Business confidence in the first quarter this year continued to take a hit from inflation, stiff competition and the strong El Niño bad weather but sentiments could turn more bullish in the second quarter and in the next 12 months due to company expansions and easing of price pressures on crucial products, according to a Bangko Sentral ng Pilipinas (BSP) survey.

In the latest Business Expectations Survey (BES) report released Friday, April 12, BSP Senior Director Redentor Paolo M. Alegre Jr. of the Department of Economic Statistics said that while business confidence is not that optimistic during the months of January, February and March, prospects for April, May and June are viewed as better due to higher demand for products and services among other factors.

Alegre in a press briefing Friday noted that business sentiment in the first quarter was less upbeat with an overall confidence index (CI) of 33.1 percent, lower than the 35.9 percent in the fourth quarter 2023. A lower CI means decrease in the percentage of optimists and increase in the percentage of pessimists.

The lower CI was due to concerns over the following: post-holiday decline in demand for goods and services and slowdown in business activities; persistent inflationary pressures stemming from higher food and oil prices and its impact on the economy; stiff competition; and adverse effects of a strong El Niño event in 2024 on the agriculture sector

“Firms’ confidence turns less bullish in Q1 2024 (but) business sentiment is more buoyant for the second quarter,” said Alegre.

For the second quarter 2024, business confidence is expected to improve based on the overall CI of 48.1 percent which was higher than 38.2 percent in the fourth quarter BES.

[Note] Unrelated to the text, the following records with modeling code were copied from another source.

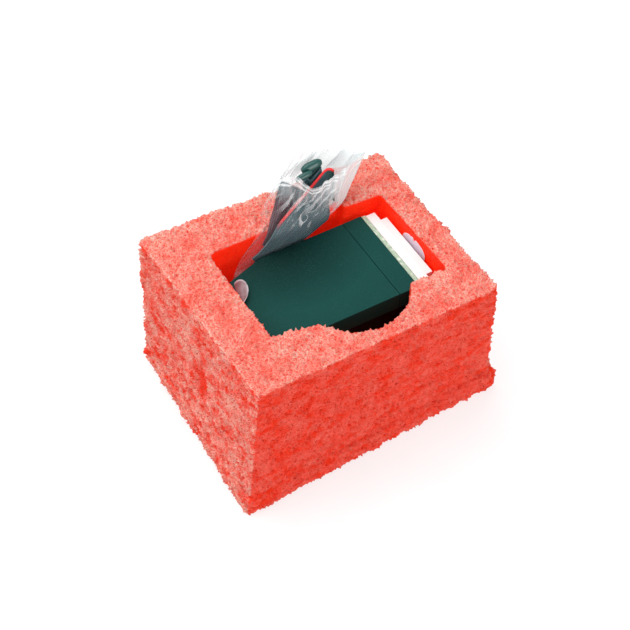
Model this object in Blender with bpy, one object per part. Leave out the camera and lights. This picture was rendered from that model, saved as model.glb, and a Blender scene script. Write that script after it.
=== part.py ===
"""Packed foam block: an expanded-polyethylene packing block with a pocket, the electronic module that lies in
the pocket on a film lifting strap, and the press-seal bag with a folded ribbon cable that stands behind it.

Metres, +Z up. The origin is the centre of the block's underside, and X runs along the block's long side.
Lengths below are written in millimetres and turned into metres by the builders. The module's pieces are drawn
in the module's own frame, whose origin is the middle of its top face, and its empty then turns and places them.
The bag's pieces are drawn flat and upright, in a frame that runs along the folded cable, and bend_back() then
leans whatever stands above the rim of the pocket.
"""

import math

import bmesh
import bpy
from mathutils import Matrix, Vector

MM = 0.001
GAP = 0.3                       # left between pieces that touch

# Foam
BASE_Z = (0.0, 10.0)            # laminated base sheet
BLOCK_Z = (10.3, 76.1)          # block above it
BASE_CORNERS = ((-70.3, -55.3), (70.3, -48.3), (67.0, 50.6), (-64.7, 51.3))
BLOCK_LOW_CORNERS = ((-69.0, -54.6), (66.7, -46.6), (65.4, 50.0), (-64.3, 51.8))
BLOCK_TOP_CORNERS = ((-62.9, -52.0), (61.6, -52.2), (63.4, 49.6), (-62.4, 55.3))
NOTCH_CENTRE = (5.5, -18.9)     # finger notch: a round cut into the pocket's front wall
NOTCH_RADIUS = 26.0
NOTCH_STEPS = 20
FRONT_WALL_Y = -29.3
POCKET_LEFT = ((-40.6, -25.6),)
POCKET_REST = ((48.8, -30.3), (48.8, 24.9), (29.8, 26.1), (28.9, 31.3), (-37.0, 31.3), (-39.6, 30.6))
PLUG_TOP = 41.0                 # top of the cut-out plug that floors the pocket

# Module
MODULE_TOP = (0.0, -1.7, 68.3)  # middle of the case's top face
MODULE_YAW = -1.5               # degrees, about Z
MODULE_TILT = -1.5              # degrees, about Y: the connector end lies a little high
CASE_H = 24.0
CASE_HALF_W = 25.4
TAIL_HALF_W = 19.0
TAIL_X, TAPER_X, SEAM_X, CASE_END_X = -38.0, -18.0, 26.0, 36.0
WALL = 1.5
SPIGOT = 3.0                    # tongue of the collar inside the body
BOARD_T = 2.0                   # end board
FLANGE_X = (38.6, 43.3)
MATE_X = 46.8
MATE_Y = (-20.0, 19.6)
MATE_Z = (-18.0, -1.0)
SLOT_H = 3.2                    # each of the connector's two slots
SLOT_Z = (-6.4, -12.8)          # slot middles
CONTACTS = 16
CONTACT_PITCH = 2.0
MAIN_BOARD_Z = (-14.6, -13.0)
SPACERS = ((-12.0, 17.5), (-12.0, -17.5), (18.0, 17.5), (18.0, -17.5))

# Lifting strap
STRAP_Y = (-5.0, 11.0)
STRAP_T = 0.3

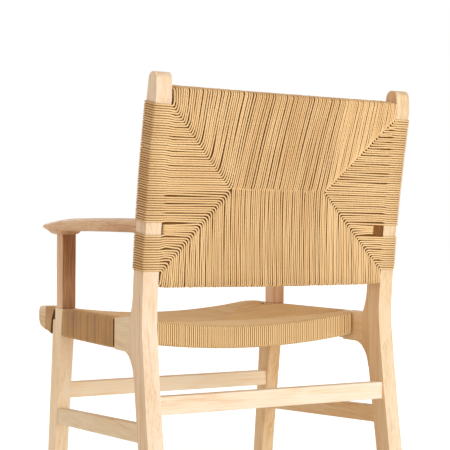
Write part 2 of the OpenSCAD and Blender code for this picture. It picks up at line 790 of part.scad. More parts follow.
place() rear_leg();  // rear_leg_left
place(-1) rear_leg();  // rear_leg_right
place() front_leg();  // front_leg_left
place(-1) front_leg();  // front_leg_right
place() arm_post();  // arm_post_left
place(-1) arm_post();  // arm_post_right
place() arm();  // arm_left
place(-1) arm();  // arm_right
place() side_rail();  // side_rail_left
place(-1) side_rail();  // side_rail_right
place() seat_rail(front_rail_front);  // seat_front_rail
place() seat_rail(rear_rail_front);  // seat_rear_rail
place() back_rail(top_rail_z);  // back_top_rail
place() back_rail(bottom_rail_z);  // back_bottom_rail
place() rear_stretcher();
place() front_stretcher();
place() side_stretcher();  // side_stretcher_left
place(-1) side_stretcher();  // side_stretcher_right
place() seat_cord();
place() back_cord();
place() seat_packing();
place() back_packing();
place() color(steel) both_sides() seat_tacks();  // seat_cord_tacks
place() color(steel) both_sides() back_tacks();  // back_cord_tacks
place() color(wood) arm_dowels(0);  // arm_dowels_left
place(-1) color(wood) arm_dowels(0);  // arm_dowels_right
place() color(steel) lap_screws(0);  // lap_screws_left
place(-1) color(steel) lap_screws(0);  // lap_screws_right
place() glide(front_foot());  // glide_front_left
place(-1) glide(front_foot());  // glide_front_right
place() glide(rear_foot());  // glide_rear_left
place(-1) glide(rear_foot());  // glide_rear_right
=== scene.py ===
"""Looks of the paper cord armchair: hardwood frame, paper cord seat and back."""

import math
import random
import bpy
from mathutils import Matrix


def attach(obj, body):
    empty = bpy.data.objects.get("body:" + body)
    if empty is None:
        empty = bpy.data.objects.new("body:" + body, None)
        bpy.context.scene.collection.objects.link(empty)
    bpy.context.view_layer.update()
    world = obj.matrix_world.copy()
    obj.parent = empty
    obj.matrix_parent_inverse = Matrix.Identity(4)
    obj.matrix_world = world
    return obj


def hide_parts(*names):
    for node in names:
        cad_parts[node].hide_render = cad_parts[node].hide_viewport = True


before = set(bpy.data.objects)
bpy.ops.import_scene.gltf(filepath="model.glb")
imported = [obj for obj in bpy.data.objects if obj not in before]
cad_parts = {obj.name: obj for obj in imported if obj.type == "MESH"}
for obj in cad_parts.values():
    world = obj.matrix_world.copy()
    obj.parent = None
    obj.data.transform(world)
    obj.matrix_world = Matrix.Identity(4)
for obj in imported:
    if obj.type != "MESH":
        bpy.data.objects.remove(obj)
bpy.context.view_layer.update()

from types import SimpleNamespace

import bmesh
import bpy
import numpy as np
from mathutils import Matrix, Vector

chance = random.Random(17)
MM = 0.001
SIDES = (("left", 1), ("right", -1))

# Sizes and places in millimetres, as in the CAD source. X runs to the sitter's left, Y to the back
# from the line where the rear legs bend, and Z up from the floor
HEEL_Y = 245.717
SEAT_H, BACK_H = 440, 877
HALF_W, LEG_IN, LAP_X = 270, 240, 252
GLIDE_T = 3
# Rear leg: its bend, its lean above and its splay below, its depths, its rounded top, its knee
BEND_Z, BEND_H = 436, 48
LEAN_LOW, LEAN_TOP, SPLAY_LOW, SPLAY_FOOT = (math.radians(a) for a in (3.4, 14.2, 6.8, 11.2))
FOOT_D, UNDER_BEND_D, OVER_BEND_D, TOP_D = 40, 48, 44, 41
TOP_R, TOP_EASE = 16, 14
REAR_JOINT_Y, FLARE_H, KNEE_R, KNEE_SHARE, KNEE_END = 55, 60, 50, 0.6, 8
# Front leg, with its shoulder for the side rail
LEG_FRONT_TOP, LEG_BACK_TOP, SHOULDER_Y, SHOULDER_H = -464, -410, -454, 25
FRONT_SPLAY, FRONT_FOOT_D = math.radians(5.6), 35
POST_Y, POST_D, ARM_UNDER = -428, 36, 595
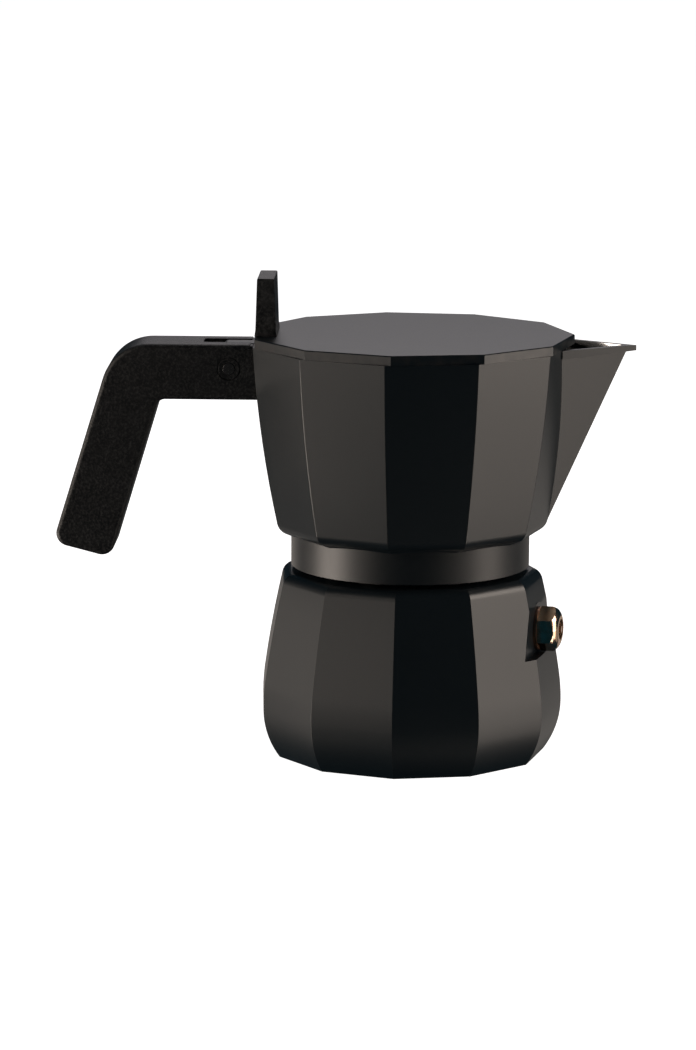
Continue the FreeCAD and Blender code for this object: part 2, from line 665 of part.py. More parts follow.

The optimistic outlook was due to the following: higher demand for products and services; completion of more projects due to a more conducive business environment; seasonal uptick in business activities in the tourism and fisheries sub-sectors during the summer and open fishing season; business expansions and development of new products; and easing inflation.

Alegre said firms expected the tight financial conditions – in terms of cash or liquidity positions — and access to credit during the first quarter this year.

The businesses’ sentiment are affected by market forces. Businesses expect a stronger peso versus the US dollar, but they also see higher inflation and interest rates in the first two quarters of 2024 and in the next 12 months.

According to the report, “businesses expect that the peso may appreciate against the US dollar, and the inflation and peso borrowing rates may rise in the first half of 2024 and the next 12 months.”

“Further, firms expect that inflation may remain above the upper end of the National Government’s 2–4 percent inflation target range for 2024-2026. In particular, businesses expect that the inflation rate may average at 5 percent in the first half of 2024 and the next 12 months,” said BSP, citing the BES.

Based on the survey, for the next 12 months, the overall CI also increased to 60.8 percent from 54 percent in the last quarter of 2023. The optimism stems from: sustained strong demand for products and services; continued favorable economic conditions; lower inflation; business expansions; and lower interest rates.

The report said business sentiment across all sectors is more optimistic for the second quarter and the next 12 months. Specifically, while it was less upbeat for the industry and wholesale and retail trade sectors, it is more hopeful in terms of prospects for the construction sector and services sector.

Meanwhile, capacity utilization increased in the first three months of 2024, based on the survey. The report cited the average capacity utilization in the industry and construction sectors which increased to 72.3 percent in the first quarter from 70.9 percent in the fourth quarter in 2023.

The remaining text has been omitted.